Excerpt. © Reprinted by permission. All rights reserved.
CHAPTER ONE
The 9/11 Blame Game
The attack came, both literally and metaphorically, out of the blue. Literally, in that the hijacked planes that crashed into the twin towers of the World Trade Center on the morning of September 11, 2001, had been flying in a cloudless sky so blue that it seemed unreal. I happened to be on jury duty that day, in a courthouse only a half–mile or so from what would soon be known as Ground Zero. Some time after the two planes reached their targets, we all poured into the street—just as the second tower collapsed. And this sight, as if it were not impossible to believe in itself, was made all the more incredible by the perfection of the sky stretching so beautifully over it. I felt as though I had been deposited into a scene in one of those disaster movies being filmed (as they used to say) in glorious color.
But the attack came out of the blue in a metaphorical sense as well. About a year later, in November 2002, a bipartisan “9/11 Commission” would be set up to investigate how and why such a huge event could have taken us by surprise and whether it might have been prevented.
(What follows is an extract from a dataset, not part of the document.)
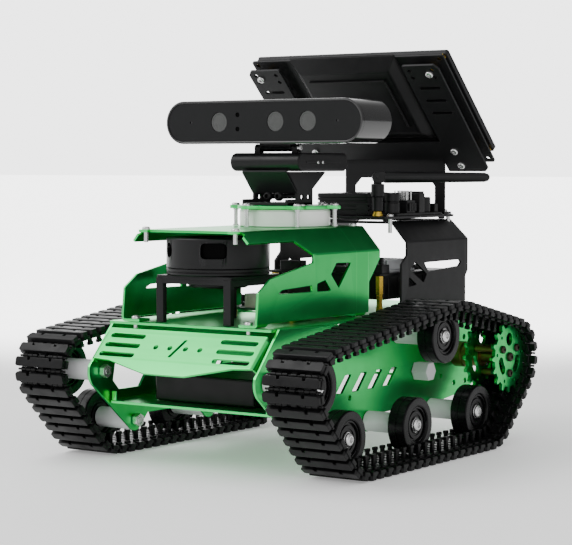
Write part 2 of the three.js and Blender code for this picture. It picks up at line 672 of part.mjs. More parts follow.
// Board behind the display, its spacers and the tapered housing of the display's driver.
function screenBoard() {
  const board = slab(-SCREEN_HALF, SCREEN_HALF, -3, 106, -9.2, -7.6);
  const gapPosts = [-70, 70].flatMap((x) => [8, 92].map((v) =>
    rod('z', x, v, 3, -13.8, -4.3, 6)));
  const housing = prism('x', [[-2, -9], [6, -15], [68, -15], [76, -9]], -44, 44);
  const boss = slab(-34, 34, 12, 66, -18, -14.5);
  return tiltedScreen(join(board, gapPosts, housing, boss));
}

// Two slotted arms joined by a band that carries them on the stand.
function screenBracket() {
  const arm = [[53, 0], [79, 0], [82, 4], [82, 106], [79, 109], [48, 109], [48, 96]];
  const outline = [
    ...arm, ...arm.map(([x, v]) => [-x, v]).reverse(), [-53, 78], [53, 78],
  ];
  const plate = prism('z', outline, -16, -14.1);
  const slots = [22.5, 35, 47.5].flatMap((v) => [-67.5, 67.5].map((x) =>
    prism('z', slot(x, v, 17, 2.6), -17, -13)));
  const heads = [8.5, 87, 102].flatMap((v) => [-1, 1].map((side) =>
    rod('z', side * (v < 50 ? 73 : 61.5), v, 2.6, -17.4, -15.5, 6)));
  const offCentre = -3;                      // the bracket sits a little to the right
  return tiltedScreen(join(cut(plate, slots), heads).translate([offCentre, 0, 0]));
}

// Portal stand: two legs and a cross bar, folded over at the top to the screen's slope.
function screenStand() {
  const foot = REAR_DECK_Z + GAP;
  const sheet = 1.6;
  const bendZ = 204.6;
  const fold = 20;                           // length of the sloping fold
  const path = [
    [STAND_Y - fold * Math.cos(SCREEN_LEAN), bendZ + fold * Math.sin(SCREEN_LEAN)],
    [STAND_Y, bendZ], [STAND_Y, foot], [STAND_Y + 11, foot],
  ];
  const body = prism('x', sheetOutline(path, sheet), -44, 44);
  const window = prism('y', [
    [-35.5, foot - 1], [35.5, foot - 1], [35.5, 184], [30, 190], [-30, 190], [-35.5, 184],
  ], STAND_Y - 5, STAND_Y + 20);
  const heads = onBothSides(rod('z', 40, 153.5, 2.6, foot + sheet - 0.5, foot + sheet + 1.6, 6));
  return join(cut(body, window), heads);
}

// ---------------------------------------------------------------- antenna
// Antenna pieces stand on the z axis with the rod along +X; a group turns them into place.
function antennaSocket() {
  const bottom = REAR_DECK_Z + GAP;
  return join(rod('z', 0, 0, 3.8, bottom, bottom + 1.6, 6), rod('z', 0, 0, 3, bottom, 166.2, 10));
}

// Round barrel with a flat tongue that the blade's fork turns on.
function antennaBase() {
  const shoulder = ANTENNA_HINGE_Z - ANTENNA_RADIUS - 0.5;
  const barrel = rod('z', 0, 0, 4.8, 166.5, shoulder, 10);
  const tongue = prism('y', [
    ...arc(0, ANTENNA_HINGE_Z, 3, 0, 180, 6), [-3, shoulder - 1], [3, shoulder - 1],
  ], -1.2, 1.2);
  return join(barrel, tongue);
}

function antennaRod() {
  const start = 4.6;
  const rodBody = turned([
    [start, 0], [start, ANTENNA_RADIUS], [start + 10, ANTENNA_RADIUS],
    [ANTENNA_LENGTH - 4, 3.4], [ANTENNA_LENGTH - 1, 2.5], [ANTENNA_LENGTH, 0],
  ], 0, ANTENNA_HINGE_Z, 12);
  const cheek = prism('y', [
    ...arc(0, ANTENNA_HINGE_Z, ANTENNA_RADIUS, 90, 270, 6),
    [start + 1, ANTENNA_HINGE_Z - 3], [start + 1, ANTENNA_HINGE_Z + 3],
  ], 1.5, 3.6);
  return join(rodBody, cheek, cheek.mirror([0, 1, 0]));
}

// ---------------------------------------------------------------- assembly
function addRunningGear() {
  const wheel = wheelBody();
  const axle = axleBody();
  const belt = trackBelt();
  const discs = { outer: outerSprocket(), inner: innerSprocket() };
  const drive = motor();
  const plate = sidePlate();
  const spacer = hexSpacer();
  for (const [name, side] of SIDES) {
    const own = (body) => (side > 0 ? body : mirrorX(body));
    const stations = [
      ['idler', IDLER.y, IDLER.z], ['return', RETURN_ROLLER.y, RETURN_ROLLER.z],
      ...ROAD_WHEEL_Y.map((y, i) => [`road_${i + 1}`, y, AXLE_Z]),
    ];
    for (const [role, y, z] of stations) {
      part(`${role}_wheel_${name}`, BLACK_PLASTIC, wheel).position.set(side * TRACK_X, y, z);
      part(`${role}_axle_${name}`, STEEL, own(axle)).position.set(0, y, z);
    }
    part(`track_${name}`, RUBBER, own(belt));
    part(`sprocket_outer_${name}`, GREEN, own(discs.outer));
    part(`sprocket_inner_${name}`, GREEN, own(discs.inner));
    part(`motor_${name}`, STEEL, own(drive));
    part(`side_plate_${name}`, GREEN, own(plate));
    part(`hex_spacer_${name}`, STEEL, own(spacer));
  }
}

function addHull() {
  part('bottom_plate', GREEN, bottomPlate());
  part('deck_plate', GREEN, deckPlate());
  part('front_bumper', GREEN, bumper());
  part('rear_panel', GREEN, rearPanel());
  part('battery_pack', BLACK_PLASTIC, battery());
}

function addUpperWorks() {
  part('front_cover', GREEN, frontCover());
  part('rear_cover', BLACK_METAL, rearCover());
  part('rear_deck', BLACK_METAL, rearDeck());
  part('front_board', BOARD, frontBoard());
  part('driver_board', BLACK_PLASTIC, driverBoard());
  part('computer_case', BLACK_PLASTIC, computerCase());
  part('connector_board', BLACK_PLASTIC, connectorBoard());
  part('lidar_bracket', BLACK_METAL, lidarBracket());
  part('lidar_base', BLACK_PLASTIC, lidarBase());
  part('lidar_head', BLACK_PLASTIC, lidarHead());
  part('speaker_drum', SILVER, speakerDrum());
  part('drum_cap', GREEN, drumCap());
}

function addCameraAndScreen() {
  part('camera_bracket', BLACK_METAL, cameraBracket());
  part('camera_foot', BLACK_PLASTIC, cameraFoot());
  part('camera_body', BLACK_PLASTIC, cameraBody());
  part('screen_stand', BLACK_METAL, screenStand());
  part('screen_bracket', BLACK_METAL, screenBracket());
  part('screen_board', BLACK_PLASTIC, screenBoard());
  part('screen_display', GLASS, display());
}

function addAntenna() {
  const pieces = [
    part('antenna_socket', BRASS, antennaSocket()),
    part('antenna_base', BLACK_PLASTIC, antennaBase()),
    part('antenna_rod', BLACK_PLASTIC, antennaRod()),
  ];
  const mast = new THREE.Group();
  mast.add(...pieces);
  mast.position.set(ANTENNA.x, ANTENNA.y, 0);
  mast.rotation.z = ANTENNA_YAW;
  vehicle.add(mast);
}

addRunningGear();
addHull();
addUpperWorks();
addCameraAndScreen();
addAntenna();

// The footprint's centre becomes the origin.
const bounds = new THREE.Box3().setFromObject(vehicle, true);
vehicle.position.y = -(bounds.min.y + bounds.max.y) / 2;

export default vehicle;
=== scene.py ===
"""Tracked tank chassis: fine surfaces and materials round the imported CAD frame.

All shapes are drawn in millimetres, with y measured from the middle road wheel, and are
then moved into the frame, which is in metres with its origin under the middle of the vehicle.
"""

import math

import bmesh
import bpy
from mathutils import Matrix, Vector


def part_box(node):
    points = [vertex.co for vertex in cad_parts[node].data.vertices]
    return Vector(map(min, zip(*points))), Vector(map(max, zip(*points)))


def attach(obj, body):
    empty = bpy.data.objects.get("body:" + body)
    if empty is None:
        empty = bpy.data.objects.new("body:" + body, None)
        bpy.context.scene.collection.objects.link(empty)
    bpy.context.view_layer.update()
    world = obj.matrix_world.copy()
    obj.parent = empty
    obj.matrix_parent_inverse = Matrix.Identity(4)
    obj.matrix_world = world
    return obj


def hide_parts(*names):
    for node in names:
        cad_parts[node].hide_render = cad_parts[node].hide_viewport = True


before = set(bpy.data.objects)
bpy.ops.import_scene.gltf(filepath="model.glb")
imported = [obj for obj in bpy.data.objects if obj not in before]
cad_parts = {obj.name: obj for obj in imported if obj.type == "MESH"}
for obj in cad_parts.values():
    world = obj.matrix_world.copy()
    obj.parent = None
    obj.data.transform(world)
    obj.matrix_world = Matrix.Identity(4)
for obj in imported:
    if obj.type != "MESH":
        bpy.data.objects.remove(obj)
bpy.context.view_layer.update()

MM = 0.001
SHIFT = sum(corner.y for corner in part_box("road_2_wheel_left")) / 2
PLACE = Matrix.Translation((0, SHIFT, 0)) @ Matrix.Scale(MM, 4)
SIDES = (("left", 1), ("right", -1))
SHEET = 1.8                            # thickness of the folded sheet metal
GAP = 0.3                              # between separate parts

ALONG_X = Matrix.Rotation(math.pi / 2, 4, "Y")
ALONG_Y = Matrix.Rotation(math.pi / 2, 4, "X")
# A flat outline drawn as (y, z), with its thickness along x.
FACING_X = Matrix(((0, 0, 1, 0), (1, 0, 0, 0), (0, 1, 0, 0), (0, 0, 0, 1)))


def corners(node):
    """Lowest and highest corner of a CAD node, in drawing coordinates."""
    return [(c - Vector((0, SHIFT, 0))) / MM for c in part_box(node)]


def centre(node):
    low, high = corners(node)
    return (low + high) / 2


def linked(name, data):
    obj = bpy.data.objects.new(name, data)
    bpy.context.collection.objects.link(obj)
    return obj


def aimed(obj, position, direction):
    obj.location = position
    obj.rotation_mode = "QUATERNION"
    obj.rotation_quaternion = direction.to_track_quat("-Z", "Y")


# ------------------------------------------------------------------ camera
def add_camera():
    azimuth, pitch = math.radians(34.45), math.radians(3.22)
    back = Vector((
        math.sin(azimuth) * math.cos(pitch), -math.cos(azimuth) * math.cos(pitch), math.sin(pitch)))
    data = bpy.data.cameras.new("camera")
    data.sensor_width = 36
    data.lens = 119.27
    data.clip_end = 50
    camera = linked("camera", data)
    aimed(camera, (0.750, -1.092 + SHIFT, 0.199), -back)
    bpy.context.scene.camera = camera


# ------------------------------------------------------------------ materials
def srgb(red, green, blue):
    """8-bit colour as linear RGBA."""
    def linear(value):
        value /= 255
        return value / 12.92 if value <= 0.04045 else ((value + 0.055) / 1.055) ** 2.4
    return (linear(red), linear(green), linear(blue), 1)


def shaded(colour, factor):
    return tuple(min(1, c * factor) for c in colour[:3]) + (1,)


class Finish:
    """A node material: colour mottle, roughness mottle, fine bump, and paler worn edges.

    Colours are 8-bit. The bump is noise at the scale of grain, depth millimetres high.
    """

    def __init__(self, name, colour, roughness, metallic=0.0, mottle=0.06, mottle_scale=60,
                 smudge=0.06, grain=2500, depth=0.003, stretch=None, edge=0, edge_colour=None,
                 specular=0.5):
        self.material = bpy.data.materials.new(name)
        self.material.use_nodes = True
        self.nodes = self.material.node_tree.nodes
        self.links = self.material.node_tree.links
        self.shader = self.nodes["Principled BSDF"]
        self.shader.inputs["Metallic"].default_value = metallic
        self.shader.inputs["Specular IOR Level"].default_value = specular
        self.place = self.nodes.new("ShaderNodeTexCoord").outputs["Object"]
        self.colour(srgb(*colour), mottle, mottle_scale, edge, edge_colour)
        self.roughness(roughness, smudge)
        self.bump(grain, depth, stretch)

    def noise(self, scale, detail=3.0, stretch=None):
        node = self.nodes.new("ShaderNodeTexNoise")
        node.inputs["Scale"].default_value = scale
        node.inputs["Detail"].default_value = detail
        source = self.place
        if stretch:
            mapping = self.nodes.new("ShaderNodeMapping")
            mapping.inputs["Scale"].default_value = stretch
            self.links.new(source, mapping.inputs["Vector"])
            source = mapping.outputs["Vector"]
        self.links.new(source, node.inputs["Vector"])
        return node.outputs["Fac"]

    def ramp(self, source, low, high, start=0.3, end=0.7):
        node = self.nodes.new("ShaderNodeValToRGB")
        first, last = node.color_ramp.elements
        first.position, first.color = start, low
        last.position, last.color = end, high
        self.links.new(source, node.inputs["Fac"])
        return node.outputs["Color"]

    def colour(self, base, mottle, scale, edge, edge_colour):
        result = self.ramp(self.noise(scale), shaded(base, 1 - mottle), shaded(base, 1 + mottle))
        if edge:
            point = self.nodes.new("ShaderNodeNewGeometry").outputs["Pointiness"]
            mask = self.ramp(point, (0, 0, 0, 1), (edge, edge, edge, 1), 0.505, 0.56)
            mix = self.nodes.new("ShaderNodeMixRGB")
            mix.inputs["Color2"].default_value = srgb(*edge_colour)
            self.links.new(mask, mix.inputs["Fac"])
            self.links.new(result, mix.inputs["Color1"])
            result = mix.outputs["Color"]
        self.links.new(result, self.shader.inputs["Base Color"])

    def roughness(self, value, smudge):
        low, high = (max(0, value - smudge),) * 3 + (1,), (min(1, value + smudge),) * 3 + (1,)
        self.links.new(self.ramp(self.noise(110, 5), low, high), self.shader.inputs["Roughness"])

    def bump(self, scale, depth, stretch):
        node = self.nodes.new("ShaderNodeBump")
        node.inputs["Strength"].default_value = 0.35
        node.inputs["Distance"].default_value = depth * MM
        self.links.new(self.noise(scale, 2, stretch), node.inputs["Height"])
        self.links.new(node.outputs["Normal"], self.shader.inputs["Normal"])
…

Because the commission’s public hearings were not held until we were all caught up in the exceptionally poisonous presidential election campaign of 2004, they quickly degenerated into an attempt by the Democrats on the panel to demonstrate that the administration of George W. Bush had been given adequate warnings but had failed to act on them.
Reinforcing this attempt was the testimony of Richard A. Clarke, who had been in charge of the counterterrorist operation in the National Security Council under Bill Clinton and then under Bush before resigning in the aftermath of 9/11. What Clarke for all practical purposes did—both at the hearings and in his hot–off–the–press, bestselling book Against All Enemies—was blame Bush, who had been in office for eight months when the attack occurred, while exonerating Clinton, who had spent eight years doing little of any significance in response to the series of terrorist assaults on American targets in various parts of the world that were launched on his watch.
Yet according to John Lehman, one of the Republican commissioners, Clarke’s original testimony, given in a closed session, had included a “searing indictment of some Clinton officials and Clinton policies.” The Republican members of the commission (but not their Democratic colleagues, who seemed to have known what was coming) were therefore taken aback when, in the public hearings, Clarke omitted his earlier criticisms of Clinton and delivered a one–sided assault on Bush. Then, in a different, though related, context, the commission’s final report would quote material written by Clarke while he was still in office that was inconsistent with his more recent public and much–publicized denial of any relationship whatsoever between Iraq and the Al Qaeda terrorists who had attacked us.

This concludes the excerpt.